Mom’s who are experiencing this “drop-off” phenomenon for the first time looked to me as the veteran mom. I had done this twice before so it should be easy. Right? HA! Not in the least bit! And just in case you’re wondering, yes…the tears are now rolling freely down my face! So why was it so hard the third time around? Well technically it was the third time I had dropped off one of my girls for their first day of kindergarten, but it was the first time for THIS ONE…my LAST ONE! It was the first time that I was dropping her off to go to school or she would be away for me for so long for five days in a row! I had done it before and I knew it was going to be okay, but I was still a little sad.
So what did I do with my new found “freedom.” Well, I can tell you what I didn’t do… I didn’t go home for TWO WEEKS!
Every day I would drop my girls off at school and find other things to do. It just seemed too weird to go home. I spent a lot of time at Starbucks, way too much time at Target, and even began occupying an unused desk & computer at the company where my husband worked. Luckily he was part owner of the company, so I felt pretty free to come and go as I please. By the end of that second week, as I was enjoying a glamorous lunch with my husband across the street at Costco, he boldly told me, “Babe, next week you have to go home!”
I thought it was the meanest thing he had said to me in a long time. Go home??? Well, I had drank way too much coffee, and there couldn’t possibly be anything left a Target for me to purchase. My husband encouraged me to embrace the new adventure that God had for me…The adventure of home alone. What an incredibly odd way to put it – Really? An adventure?
So…I did it! The following Monday, the beginning of the third week of school – I. Went. Home.
I sat in my car in the driveway for a little bit, and then figured I may as well get it over with. I walked into a very quiet house and sat down on the couch and proceeded to have myself a good little cry ~ then decided to get on with my day. And then I did something I haven’t done in about 12 years… I took a nap after lunch! It. Was. Glorious!
I set my alarm so that I wouldn’t be late to pick up my sweet girls from school. And of course, I slept through the alarm. So as I was frantically getting ready, I began calling out from my little one to put her shoes on and meet me at the front door so that we could go pick up the girls from school. She didn’t answer. I didn’t hear any footsteps hopping down the stairs. I looked for that child for about 10 minutes or so. Then I started panicking that I had slept so well, maybe she had gone outside without me realizing it. I looked in her room, under her bed, in her closet, and then in every other bedroom on the house! I looked outside. I even looked in the little koi pond that we had in the back yard. I stood on the front porch calling her name. I ran to the end of our driveway looking up and down the street calling her name. I went back in the house and started to cry, because I thought I had lost my girl.

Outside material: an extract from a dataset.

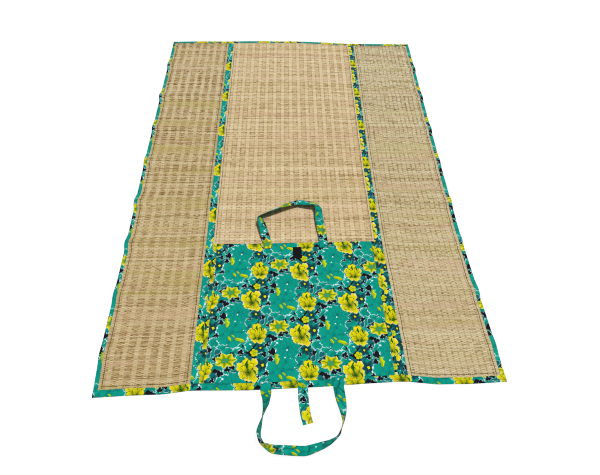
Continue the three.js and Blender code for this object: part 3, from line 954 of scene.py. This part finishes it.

I bet you see where this is going!
As the tears were beginning to cease, I felt the presence of the Lord as He was trying to calm me down. I heard his voice whisper to my heart, “You haven’t lost your girl… She is one of the ones that you are going to go pick up school.” I imagine the Lord telling me this with a smile on His face. So I grab my keys and my purse, and walked out to the car secretly hoping that none of my neighbors had just witnessed my little freak out! I did a lot of praying on the way to school to pick the girls up, and knew I would tell them the story. Of course they thought it was really funny! I said, and not for the first time, “Just wait until you have kids!” Because you know, kids love hearing that!
So now, here we are today 12 years later and instead of waving to my little one through the open door of the kindergarten classroom, my husband and I, waved goodbye as she drove herself off to the first day of her Senior year in high school…all on her own!
I have definitely learned to enjoy those days at home by myself. I haven’t always been productive as I should be, but that is a tale for another time. But I simply wasn’t prepared for the sorrow that accompanies these stages! I thought I cried hard after dropping off our girls to kindergarten… There was nothing like the big, ugly cry that occurred as I dropped off my first child for college away in another state! Same thing with the second one, and she is across the ocean! Every time one of my girls have left home, it has been a challenge at times, to get through my day without a wave of sadness coming over me. It just isn’t the same without everyone here, and quite frankly I don’t really like it! Even through the sadness, I’m joyful to see how my children have grown into incredible women!!
No one really prepare you for the slight ache in your heart as you reach those milestones in your child’s life. Kind of like no one really tell you how painful labor can be…You just have to go through it yourself! The thing that gets me through the days that are harder than others, is the fact that I have basically done my job pretty darn well. My husband and I, definitely with the Lord’s help, have raised three amazing young women who are confident in who the Lord has created them to be. And they know they always have a safe place to come back to. Home.
{Take a sweet moment here to reflect on this beautiful verse and give praise to the Lord for whatever your nest looks like today.}
I love to see how God has brought each of them into their own personal relationship with Him. I love to see them pursuing what God has for them. I never really thought about the days when they would leave home, but I don’t think were supposed to do that. We need to cherish every single day, even the one with poopy diapers, throw-up that never seems to stop, and every other moment of somewhat irritating and frustrating experiences. I’ve come to realize that those “learning opportunities” are not just for them, they are for us as the parents too. Just as our child grows, we grow too. It is an astonishingly hard thing to take those next steps as we watch our children grow into young adults and move on with the next part of their life. But it is quite exhilarating as well!
I know that my girls’ graduation day in 10 months will come a lot faster than I want it to. But I have determined that instead of walking through this year as the “the last time that…”, I am going to view it as opportunities to allow my daughter’s accomplishments throughout the year, to shine and appreciate EVERY moment. I am going to choose to grow in my relationship with her and with the Lord, even in times that prove to be frustrating. Because I know that God will never waste any opportunity for us to go closer to Him!
And what will next year bring when she goes off to college? Or where ever God has planned for her to go? The only thing that I know for sure is there will be yet another moment of some big ole ‘proud & joyful mama ugly tears’. But that’s OK.
Because as I cry those tears over my nest that seems empty, I know God will save those tears and He will use them to water that nest.
I truly am delighted and excited to see what grows in the future for my family.